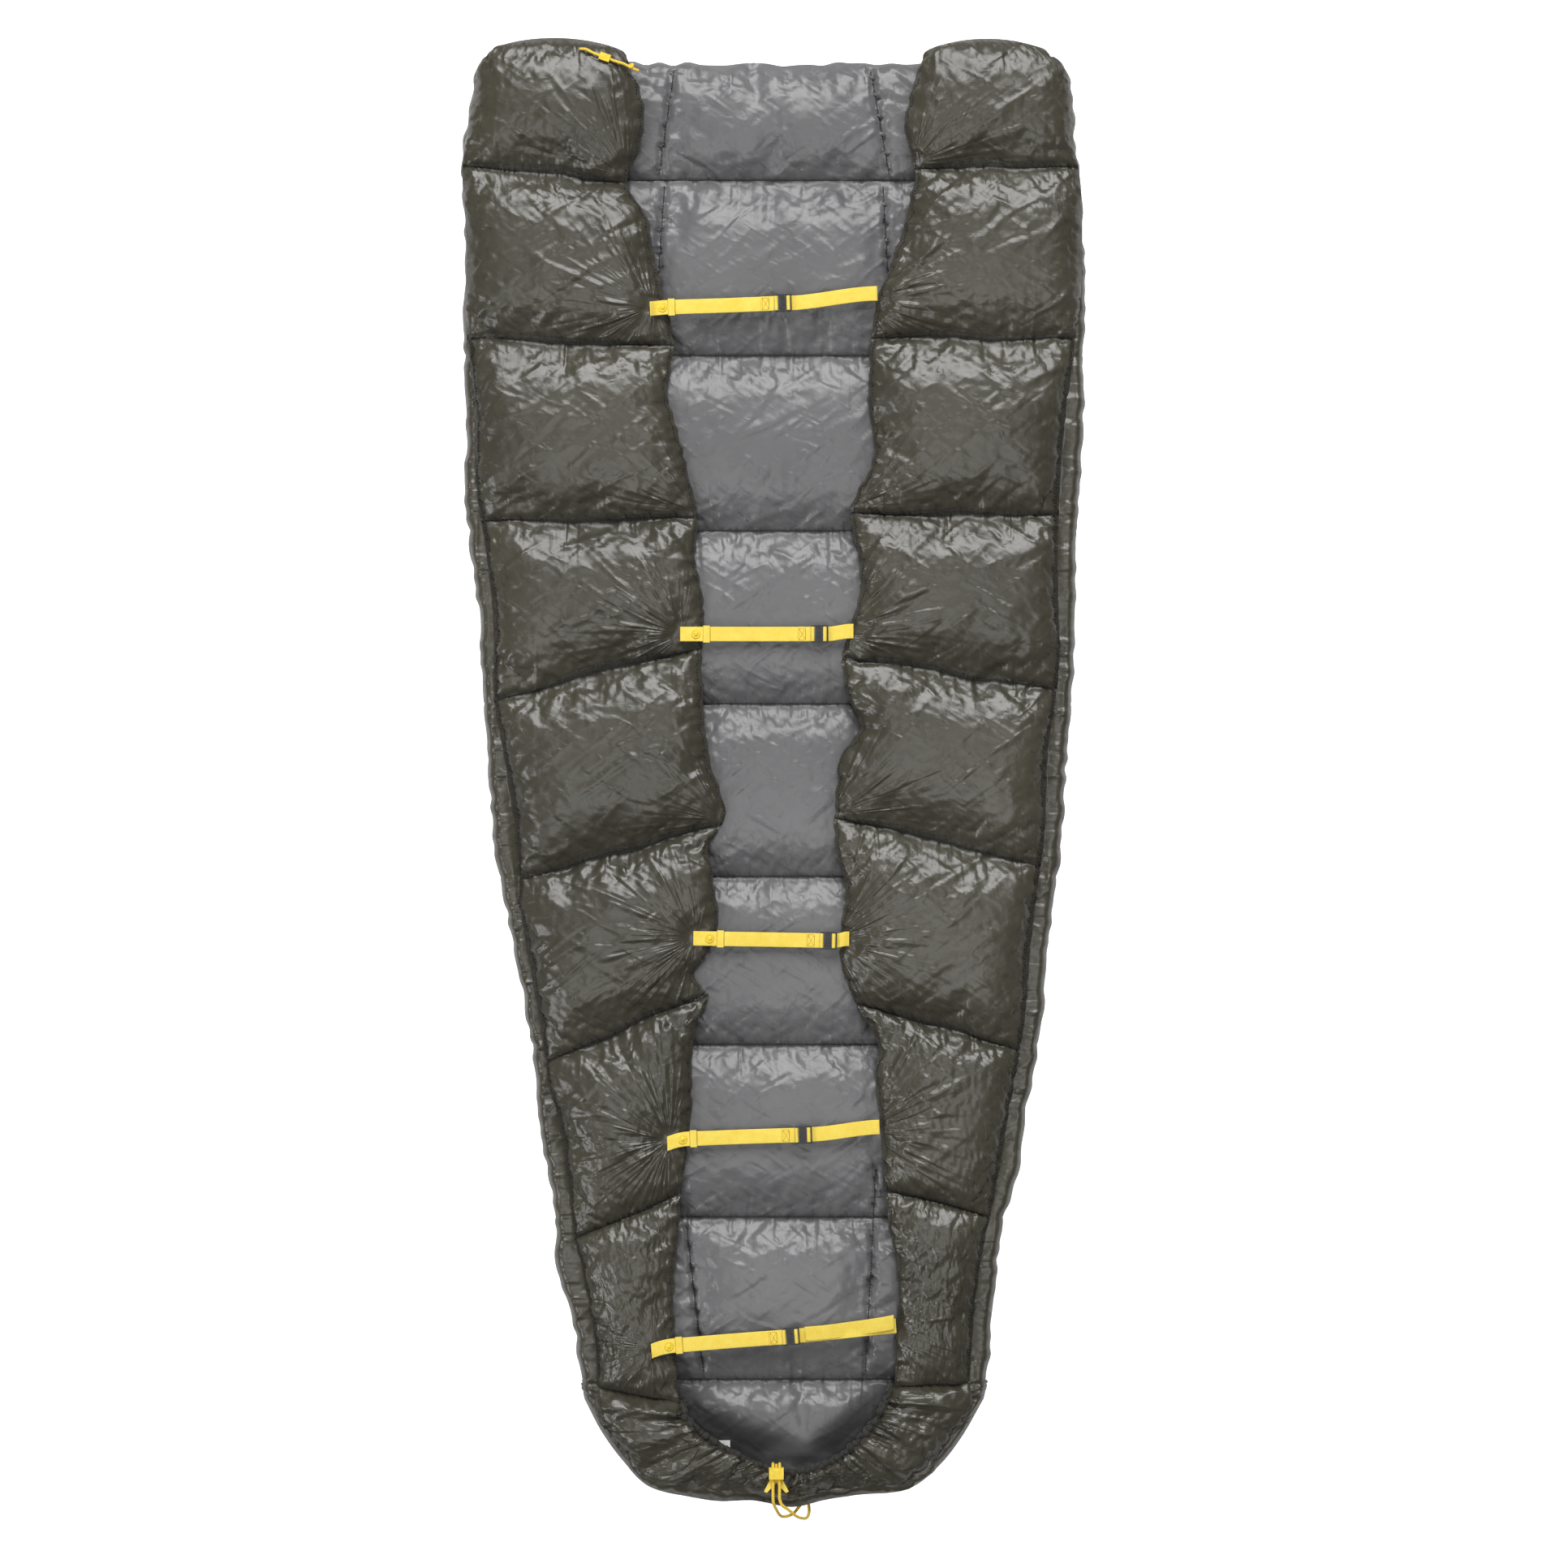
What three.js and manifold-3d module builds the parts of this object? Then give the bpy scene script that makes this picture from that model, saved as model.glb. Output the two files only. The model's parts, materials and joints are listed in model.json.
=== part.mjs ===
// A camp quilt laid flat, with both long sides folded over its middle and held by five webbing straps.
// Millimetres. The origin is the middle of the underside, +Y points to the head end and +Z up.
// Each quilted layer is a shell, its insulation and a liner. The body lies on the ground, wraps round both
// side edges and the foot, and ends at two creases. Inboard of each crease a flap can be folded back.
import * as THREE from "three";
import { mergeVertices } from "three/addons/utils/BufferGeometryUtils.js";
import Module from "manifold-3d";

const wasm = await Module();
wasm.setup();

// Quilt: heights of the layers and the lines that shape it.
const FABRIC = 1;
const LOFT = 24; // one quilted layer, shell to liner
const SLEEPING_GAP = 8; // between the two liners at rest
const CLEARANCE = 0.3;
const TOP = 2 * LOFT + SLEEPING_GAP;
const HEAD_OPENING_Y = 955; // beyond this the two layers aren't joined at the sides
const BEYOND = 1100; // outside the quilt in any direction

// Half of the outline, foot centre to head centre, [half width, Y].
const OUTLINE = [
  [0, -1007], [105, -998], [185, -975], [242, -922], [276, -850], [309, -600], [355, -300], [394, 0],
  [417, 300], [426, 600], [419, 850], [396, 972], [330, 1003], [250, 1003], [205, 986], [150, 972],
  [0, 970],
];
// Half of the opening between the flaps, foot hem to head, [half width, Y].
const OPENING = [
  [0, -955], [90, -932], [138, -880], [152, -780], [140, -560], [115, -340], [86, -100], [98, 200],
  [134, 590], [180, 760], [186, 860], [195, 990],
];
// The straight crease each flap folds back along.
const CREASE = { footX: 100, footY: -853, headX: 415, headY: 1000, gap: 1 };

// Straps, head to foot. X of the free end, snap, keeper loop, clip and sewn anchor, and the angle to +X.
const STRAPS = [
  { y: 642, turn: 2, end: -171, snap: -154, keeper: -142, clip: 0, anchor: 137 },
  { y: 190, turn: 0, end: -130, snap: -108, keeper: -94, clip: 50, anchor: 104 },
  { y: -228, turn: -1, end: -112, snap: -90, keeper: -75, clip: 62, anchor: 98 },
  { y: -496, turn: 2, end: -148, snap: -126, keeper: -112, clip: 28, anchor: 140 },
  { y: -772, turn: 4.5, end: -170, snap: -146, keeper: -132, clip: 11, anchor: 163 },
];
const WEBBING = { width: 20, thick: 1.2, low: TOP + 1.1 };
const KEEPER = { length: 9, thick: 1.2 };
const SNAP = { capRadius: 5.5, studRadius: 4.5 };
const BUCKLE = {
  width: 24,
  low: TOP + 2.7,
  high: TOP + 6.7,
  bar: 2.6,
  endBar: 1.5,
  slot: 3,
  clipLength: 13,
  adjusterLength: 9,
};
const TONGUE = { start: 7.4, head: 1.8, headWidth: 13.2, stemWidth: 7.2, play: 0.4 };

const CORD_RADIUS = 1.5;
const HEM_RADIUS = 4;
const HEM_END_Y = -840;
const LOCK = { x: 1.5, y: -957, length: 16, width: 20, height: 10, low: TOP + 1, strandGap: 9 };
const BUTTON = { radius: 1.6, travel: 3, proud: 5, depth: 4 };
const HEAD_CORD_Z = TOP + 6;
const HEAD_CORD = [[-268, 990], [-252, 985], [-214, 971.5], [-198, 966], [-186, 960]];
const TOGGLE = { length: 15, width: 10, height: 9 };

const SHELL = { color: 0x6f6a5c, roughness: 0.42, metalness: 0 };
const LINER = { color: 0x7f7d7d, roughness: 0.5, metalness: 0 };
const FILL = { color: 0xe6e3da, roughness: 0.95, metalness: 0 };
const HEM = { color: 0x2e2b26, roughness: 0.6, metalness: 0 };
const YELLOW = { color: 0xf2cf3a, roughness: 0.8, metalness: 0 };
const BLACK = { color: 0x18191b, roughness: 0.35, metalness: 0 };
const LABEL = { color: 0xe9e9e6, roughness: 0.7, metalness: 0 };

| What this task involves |
Quote every line of the data, word for word.

| Right answer |
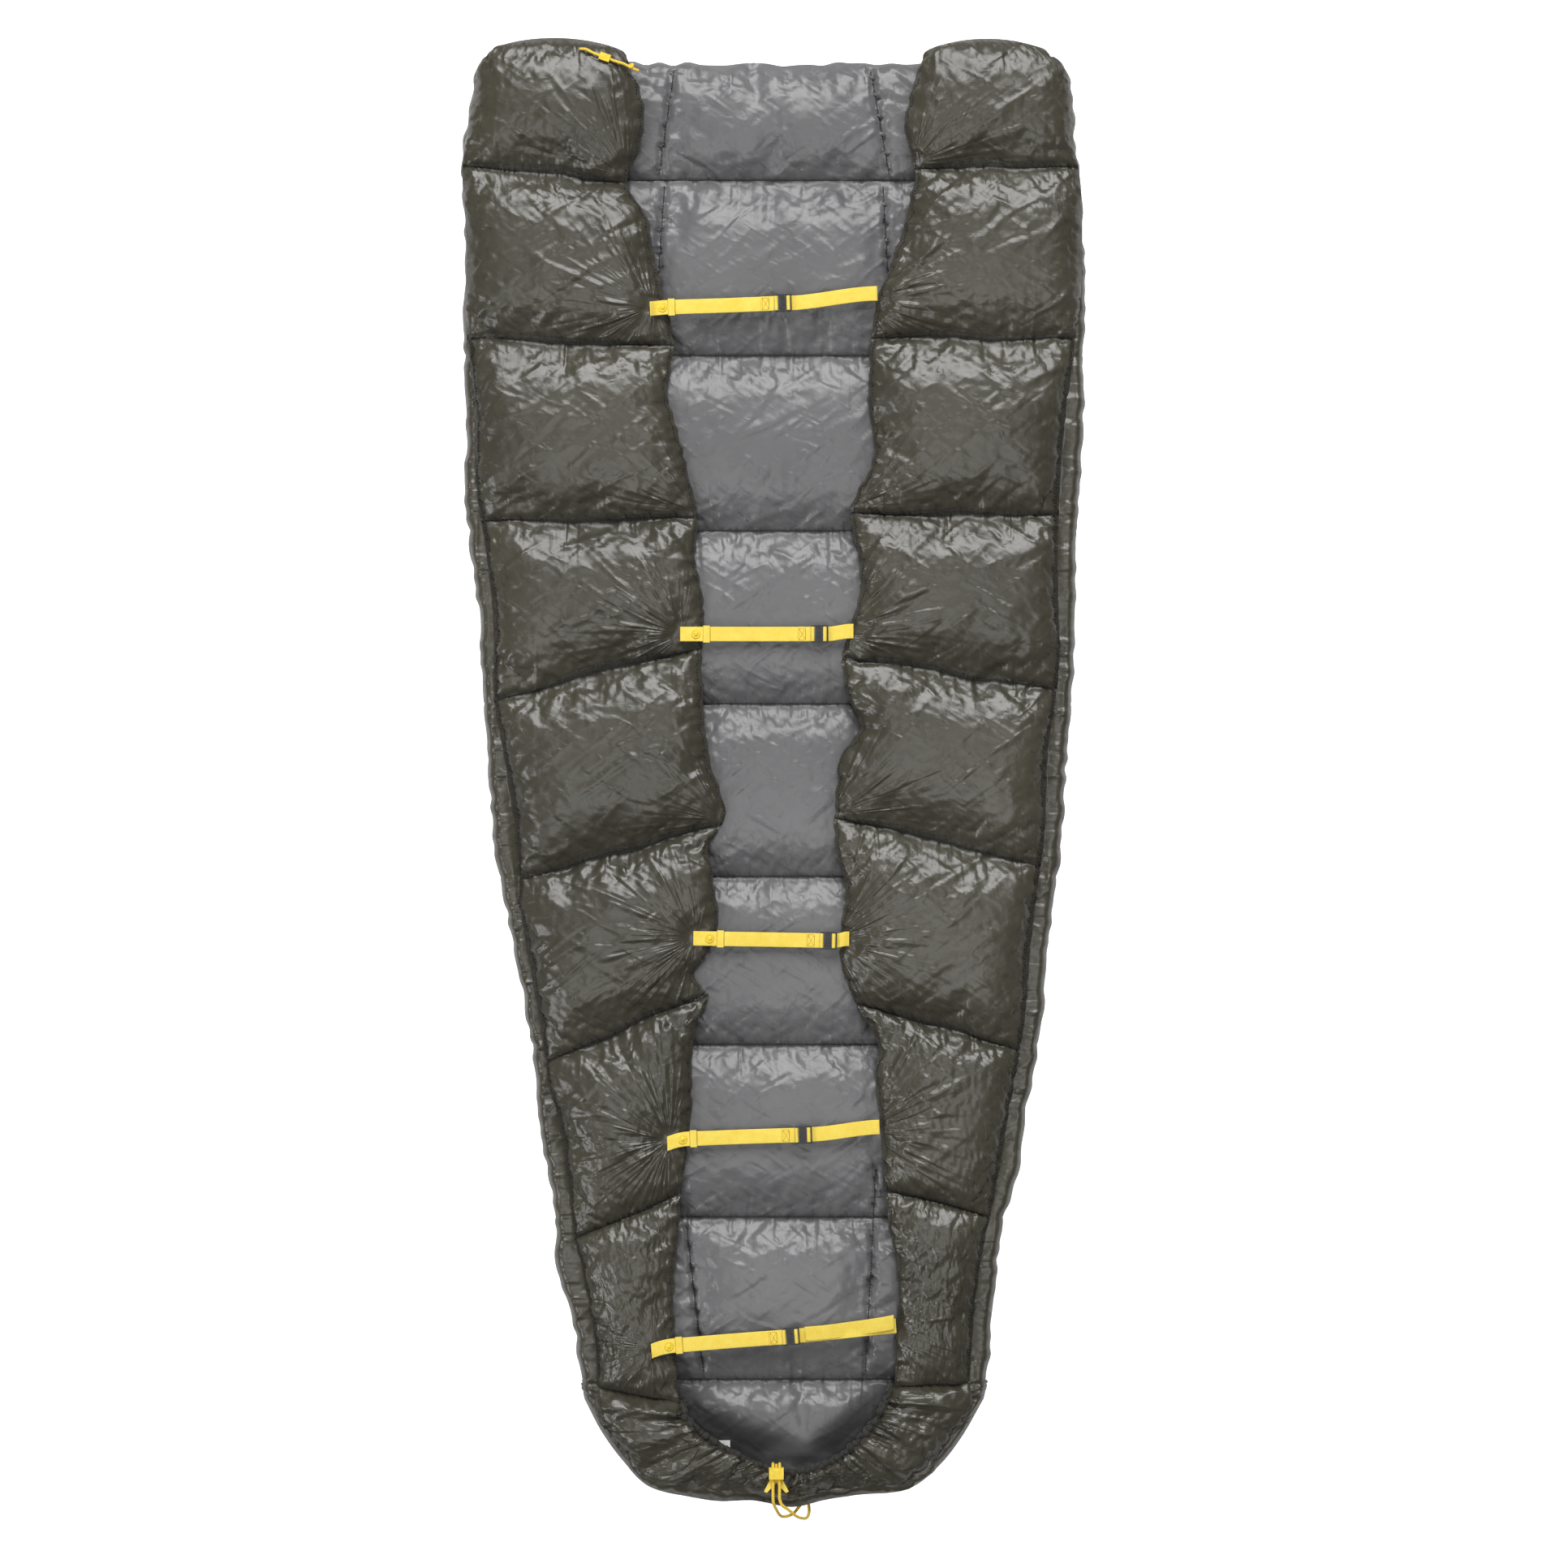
What three.js and manifold-3d module builds the parts of this object? Then give the bpy scene script that makes this picture from that model, saved as model.glb. Output the two files only. The model's parts, materials and joints are listed in model.json.
=== part.mjs ===
// A camp quilt laid flat, with both long sides folded over its middle and held by five webbing straps.
// Millimetres. The origin is the middle of the underside, +Y points to the head end and +Z up.
// Each quilted layer is a shell, its insulation and a liner. The body lies on the ground, wraps round both
// side edges and the foot, and ends at two creases. Inboard of each crease a flap can be folded back.
import * as THREE from "three";
import { mergeVertices } from "three/addons/utils/BufferGeometryUtils.js";
import Module from "manifold-3d";

const wasm = await Module();
wasm.setup();

// Quilt: heights of the layers and the lines that shape it.
const FABRIC = 1;
const LOFT = 24; // one quilted layer, shell to liner
const SLEEPING_GAP = 8; // between the two liners at rest
const CLEARANCE = 0.3;
const TOP = 2 * LOFT + SLEEPING_GAP;
const HEAD_OPENING_Y = 955; // beyond this the two layers aren't joined at the sides
const BEYOND = 1100; // outside the quilt in any direction

// Half of the outline, foot centre to head centre, [half width, Y].
const OUTLINE = [
  [0, -1007], [105, -998], [185, -975], [242, -922], [276, -850], [309, -600], [355, -300], [394, 0],
  [417, 300], [426, 600], [419, 850], [396, 972], [330, 1003], [250, 1003], [205, 986], [150, 972],
  [0, 970],
];
// Half of the opening between the flaps, foot hem to head, [half width, Y].
const OPENING = [
  [0, -955], [90, -932], [138, -880], [152, -780], [140, -560], [115, -340], [86, -100], [98, 200],
  [134, 590], [180, 760], [186, 860], [195, 990],
];
// The straight crease each flap folds back along.
const CREASE = { footX: 100, footY: -853, headX: 415, headY: 1000, gap: 1 };

// Straps, head to foot. X of the free end, snap, keeper loop, clip and sewn anchor, and the angle to +X.
const STRAPS = [
  { y: 642, turn: 2, end: -171, snap: -154, keeper: -142, clip: 0, anchor: 137 },
  { y: 190, turn: 0, end: -130, snap: -108, keeper: -94, clip: 50, anchor: 104 },
  { y: -228, turn: -1, end: -112, snap: -90, keeper: -75, clip: 62, anchor: 98 },
  { y: -496, turn: 2, end: -148, snap: -126, keeper: -112, clip: 28, anchor: 140 },
  { y: -772, turn: 4.5, end: -170, snap: -146, keeper: -132, clip: 11, anchor: 163 },
];
const WEBBING = { width: 20, thick: 1.2, low: TOP + 1.1 };
const KEEPER = { length: 9, thick: 1.2 };
const SNAP = { capRadius: 5.5, studRadius: 4.5 };
const BUCKLE = {
  width: 24,
  low: TOP + 2.7,
  high: TOP + 6.7,
  bar: 2.6,
  endBar: 1.5,
  slot: 3,
  clipLength: 13,
  adjusterLength: 9,
};
const TONGUE = { start: 7.4, head: 1.8, headWidth: 13.2, stemWidth: 7.2, play: 0.4 };

const CORD_RADIUS = 1.5;
const HEM_RADIUS = 4;
const HEM_END_Y = -840;
const LOCK = { x: 1.5, y: -957, length: 16, width: 20, height: 10, low: TOP + 1, strandGap: 9 };
const BUTTON = { radius: 1.6, travel: 3, proud: 5, depth: 4 };
const HEAD_CORD_Z = TOP + 6;
const HEAD_CORD = [[-268, 990], [-252, 985], [-214, 971.5], [-198, 966], [-186, 960]];
const TOGGLE = { length: 15, width: 10, height: 9 };

const SHELL = { color: 0x6f6a5c, roughness: 0.42, metalness: 0 };
const LINER = { color: 0x7f7d7d, roughness: 0.5, metalness: 0 };
const FILL = { color: 0xe6e3da, roughness: 0.95, metalness: 0 };
const HEM = { color: 0x2e2b26, roughness: 0.6, metalness: 0 };
const YELLOW = { color: 0xf2cf3a, roughness: 0.8, metalness: 0 };
const BLACK = { color: 0x18191b, roughness: 0.35, metalness: 0 };
const LABEL = { color: 0xe9e9e6, roughness: 0.7, metalness: 0 };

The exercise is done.